The dispute was about Peter’s practice, which was inconsistent with his preaching. Peter was compelling Gentiles to live like Jews. He did not do this by his preaching. He did it by his action: by effectively withdrawing his company from them.
To associate with Peter, Gentiles had to comply with Jewish ways, otherwise they would not be accepted into the circle Peter had entered. In this situation, Peter was being a hypocrite and acting against what he personally believed and preached.
5 Paul summarises his position
In Galatians 2:15-21, Paul shows that Jews, although more righteous in general than pagans, are still found sinners in God’s sight. Jews and Gentiles alike need the cross of Christ and faith in Christ to be justified before God.
¶ “15We are Jews by birth and not Gentiles sinners. 16We know that a person is not justified by the works of the law, but by faith in Jesus Christ. So we have put our faith in Christ Jesus to be justified in him. We can't be justified by the works of the law —no one can be. 17We Jews seek to be justified in Christ along with the Gentile sinners. Does that mean that Christ serves to make sinners of us? No, not at all! 18But I will be a sinner if I rebuild the law that I destroyed.”

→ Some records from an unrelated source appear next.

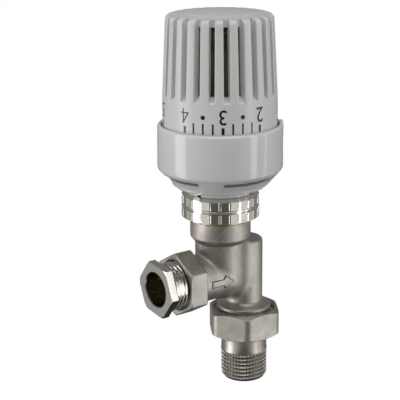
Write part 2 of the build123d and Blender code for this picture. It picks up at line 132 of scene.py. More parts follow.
def grid_faces(points, closed_rows=False, holes=()):
    """Quads over a (rows, columns) grid whose columns close. A hole (a, b, c, d, first, last)
    opens rows a to b over columns first to last, opens rows d to c on the inner side, where
    row a pairs with c and row b with d, and walls the gap between the two."""
    rows, columns = points.shape[:2]

    def at(row, column):
        return (row % rows) * columns + column % columns

    opened = set()
    walls = []
    for a, b, c, d, first, last in holes:
        for column in range(first, last):
            opened.update((row, column % columns) for row in range(a, b))
            opened.update((row, column % columns) for row in range(d, c))
            walls.append((at(a, column), at(a, column + 1), at(c, column + 1), at(c, column)))
            walls.append((at(b, column), at(b, column + 1), at(d, column + 1), at(d, column)))
        for step in range(b - a):
            for column in (first, last):
                outer = (at(a + step, column), at(a + step + 1, column))
                inner = (at(c - step - 1, column), at(c - step, column))
                walls.append(outer + inner)
    faces = []
    for row in range(rows if closed_rows else rows - 1):
        for column in range(columns):
            if (row, column) not in opened:
                faces.append((at(row, column), at(row, column + 1),
                              at(row + 1, column + 1), at(row + 1, column)))
    return faces + walls


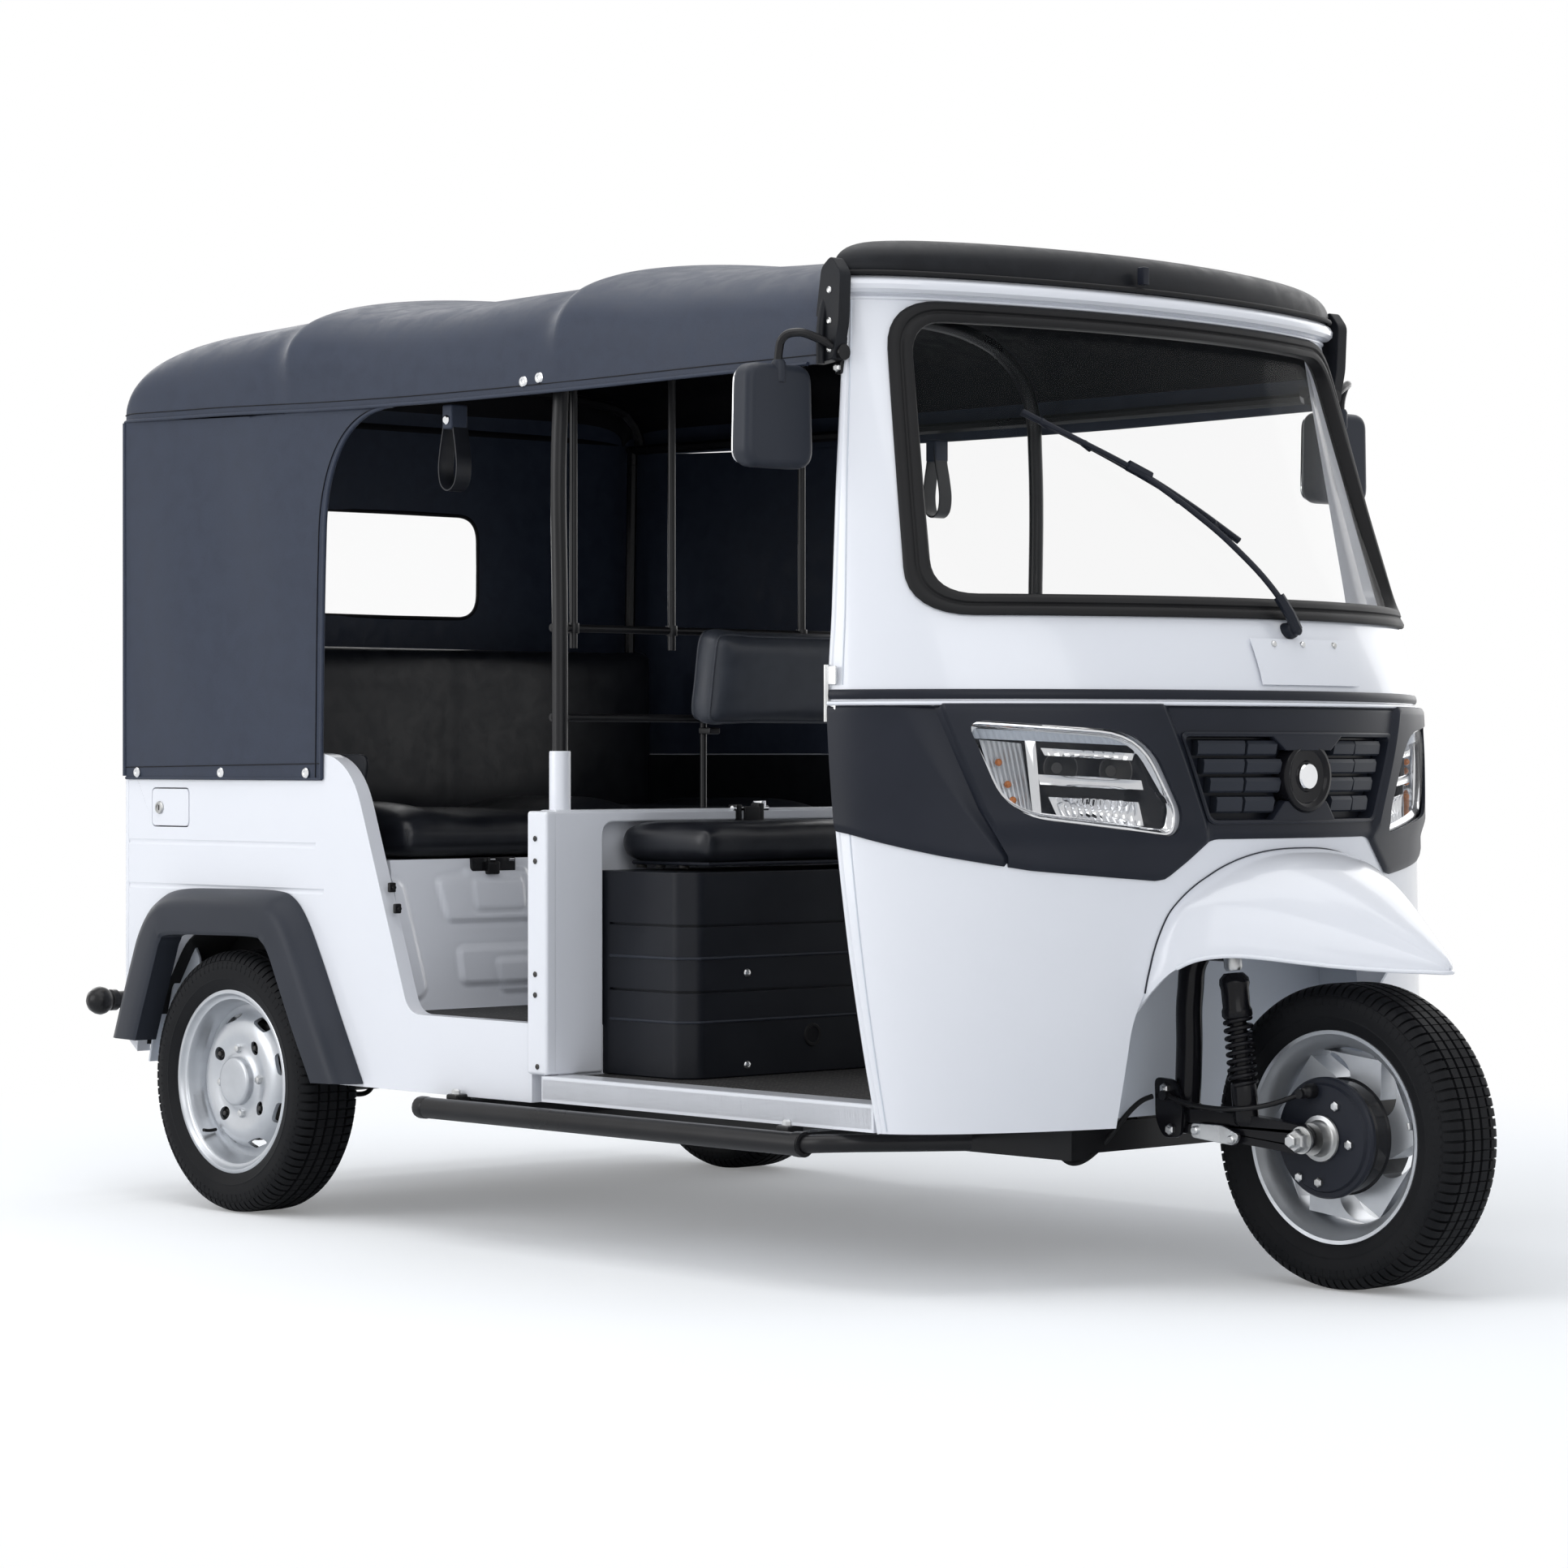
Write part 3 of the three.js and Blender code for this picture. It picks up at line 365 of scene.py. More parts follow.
def seen_directly(nodes):
    """One for camera, mirror and glass rays, which show the white backdrop."""
    path = nodes.add("ShaderNodeLightPath")
    some = nodes.sum_of(path.outputs["Is Camera Ray"], path.outputs["Is Glossy Ray"], "MAXIMUM")
    return nodes.sum_of(some, path.outputs["Is Transmission Ray"], "MAXIMUM")


def set_up_world():
    world = bpy.data.worlds.new("studio")
    bpy.context.scene.world = world
    world.use_nodes = True
    nodes = Nodes(world.node_tree)
    world.node_tree.nodes.clear()
    around = nodes.add("ShaderNodeBackground", {"Color": (0.88, 0.93, 1.0, 1), "Strength": 0.45})
    white = nodes.add("ShaderNodeBackground", {"Color": (1, 1, 1, 1), "Strength": WHITE_LEVEL})
    both = nodes.add("ShaderNodeMixShader", {0: seen_directly(nodes)})
    nodes.link(around.outputs[0], both.inputs[1])
    nodes.link(white.outputs[0], both.inputs[2])
    out = nodes.add("ShaderNodeOutputWorld")
    nodes.link(both.outputs[0], out.inputs[0])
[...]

¶ “19For the law killed me so that I could live for God. 20I have been crucified with Christ. I no longer live, but Christ lives in me. My present life in the flesh is lived by faith in the Son of God. He loved me and gave himself for me. 21I do not set aside the grace of God —if there is justification through the law, then Christ died for nothing!” (Galatians 2:15-21).
One who has been "crucified with Christ" has destroyed the old person who tried but failed to keep the law. Adding the law of Moses (or for that matter any other law but Christ’s) to the Christian life reverses that process. It raises up again that old person and nullifies the grace of God and the cross of Christ.
This was why Paul took the situation in Galatia so seriously and wrote so strongly about it.